Our answers to some common questions.

What is QAV Light?

QAV Light is a stock recommendation service for people who don’t have the time to learn how to invest themselves using QAV Club.

We manage four portfolios in real-time and our QAV Light subscribers get weekly email updates advising what we are buying and selling. They can invest along with us. 


How do you decide what to buy and sell?

We follow the QAV process developed by Tony Kynaston over the last 30 years.

QAV is a data-analysis driven process where we try to use financial data to weed out the bad companies and invest in the good ones.

Think of it like this: the ASX is made up of a few thousand companies. Some of those companies are consistently profitable (good). Most are not consistently profitable (bad). Of those that are good, a few are undervalued. Most are overvalued. When all of the returns of all of those companies are tallied up each year, that is the performance of the ASX index.

By only investing in good companies that are undervalued, we believe we can consistently out-perform the index. That’s what Tony has been able to achieve over the last 25+ years. His average return is around double the market.

And that’s what we’ve been able to achieve in the last few years with the QAV Dummy Portfolio.


What is your model portfolio construction?

The QAV process doesn’t pay any attention to ‘weightings’ and portfolio construction apart from buying profitable companies that are undervalued and then holding on to them until they breach one of our selling conditions. 

Why is it called QAV?

QAV stands for QUALITY AT VALUE. Tony’s approach is to use a checklist to find companies that are performing well (quality) but which can also be bought at a discount (value). It’s basically what is usually called “value investing”.

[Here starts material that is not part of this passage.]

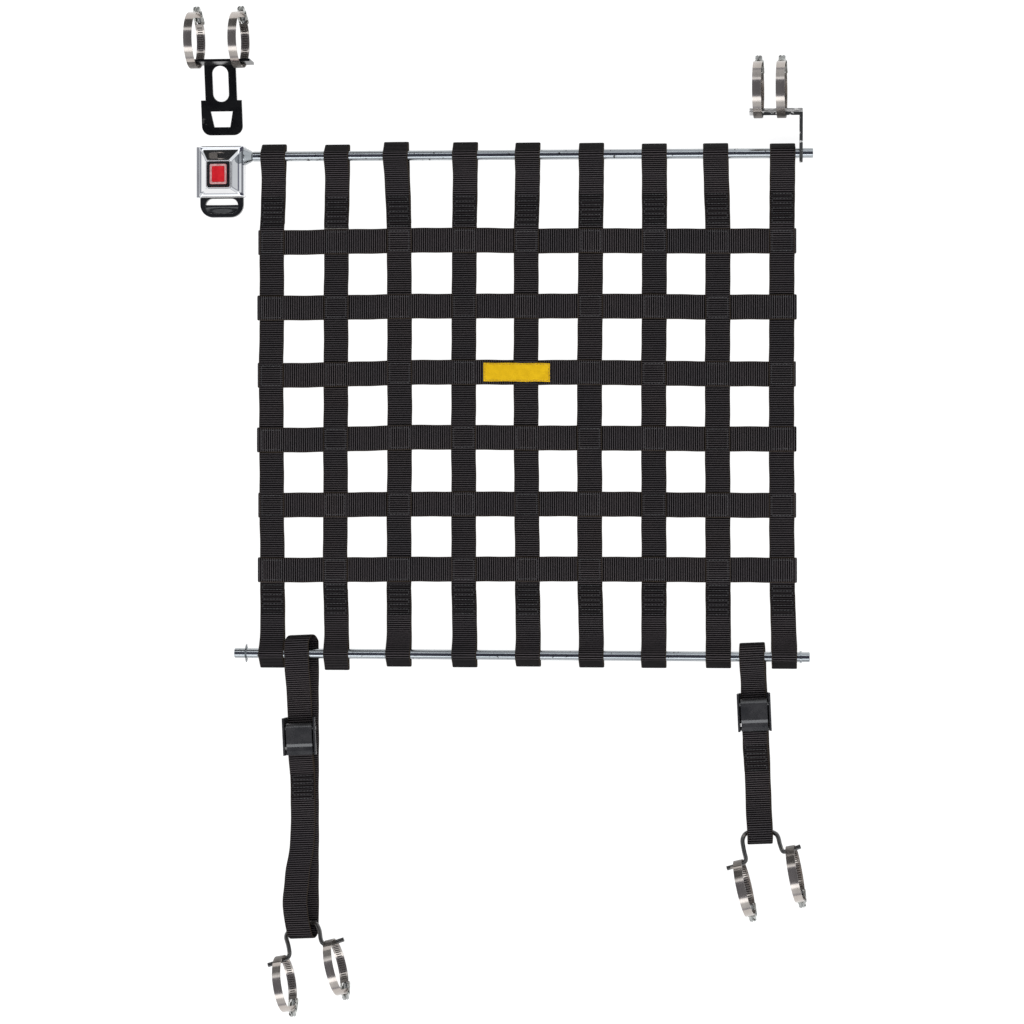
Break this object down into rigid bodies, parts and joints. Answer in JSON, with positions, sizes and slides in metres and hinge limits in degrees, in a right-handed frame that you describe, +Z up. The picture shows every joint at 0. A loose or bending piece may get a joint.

If Tony's so rich, why is he doing this?

Hah! Tony would rather be playing golf. But after ten years being friends with Tony, I eventually smartened up enough to realise I needed to learn more about the basis of Tony’s investing success. As a professional podcaster,  I of course decided a podcast was the best way to learn his system. Tony agreed to it because he felt sorry for me and he’s a nice guy. Subscription fees go to cover production costs. These days we have a small team of people helping us produce checklists, transcripts, run the IT, editing, etc. 

Do you have an AFSL?

Yes we do, thanks for asking.

Spacecraft Publishing Pty Ltd trading as QAV (“QAV”) (ABN 41 163 119 300) is a Corporate Authorised Representative (CAR 001292718) of MF & Co. Asset Management Pty Ltd (AFSL 520442).

How much capital do you need to make QAV Light worthwhile?

The only costs associated with QAV Light are our monthly fee ($29 + GST = $31.90) and your brokerage fees. The fee per transaction using online brokers starts around $10. If you don’t already have one, here’s a list to get you started.

To work out if you have enough capital to start using QAV Light, just do some simple maths based on how much you have to invest.


1. If you have $500 per month to invest, and you use it to buy one stock per month, you will spend roughly $500 on fees over the course of 12 months (eg $31.90 + $10 brokerage x 12), which will be 10% of your capital ($500 x 12 = $6000).

2. If you have $1000 per month to invest, and you use it to buy one stock, you still spend roughly $500 on fees over the course of 12 months, which will be 4% of your capital.

3. If you have $5000 per month to invest, and you use it to buy one stock, you still spend roughly $500 on fees over the course of 12 months, which will be 1% of your capital.

If your portfolio returns, on average, double the market, eg 18-20% pa, then you need to factor in the cost of the fees.

Keep in mind that a QAV will not return double market every year or necessarily your first year. The double market returns Tony has achieved over 25+ years is an average. There will always be great years, good years and bad years. Successful investor take a long-term view.

I bought some stocks you recommended and they didn't perform well.

In a choppy market, like we’ve had over the course of 2022-23, it’s highly likely that it might take longer than usual to build a stable portfolio.

You might discover that the first few stocks you buy end up becoming Rule #1 sells before they have a chance to find their feet. There’s nothing that can be done about that. Remember – our sell triggers exist to minimise our downside while we look for the ROCKET stocks (ie the stocks that return 10x your original investment).

The way QAV works, most stocks will be an average success (20-50% return), a good success (50-100% return) or a dud which we get out of either at, or slightly below, our buy price. Every now and then, we find a rocket that delivers amazing returns and make all the difference.

This is how Warren Buffett invests, too. As he wrote in his 2022 Annual Letter to Berkshire Hathaway shareholders:

“In 58 years of Berkshire management, most of my capital-allocation decisions have been no better than so-so. In some cases, also, bad moves by me have been rescued by very large doses of luck. Our satisfactory results have been the product of about a dozen truly good decisions – that would be about one every five years – and a sometimes-forgotten advantage that favors long-term investors such as Berkshire. The lesson for investors: The weeds wither away in significance as the flowers bloom. Over time, it takes just a few winners to work wonders.”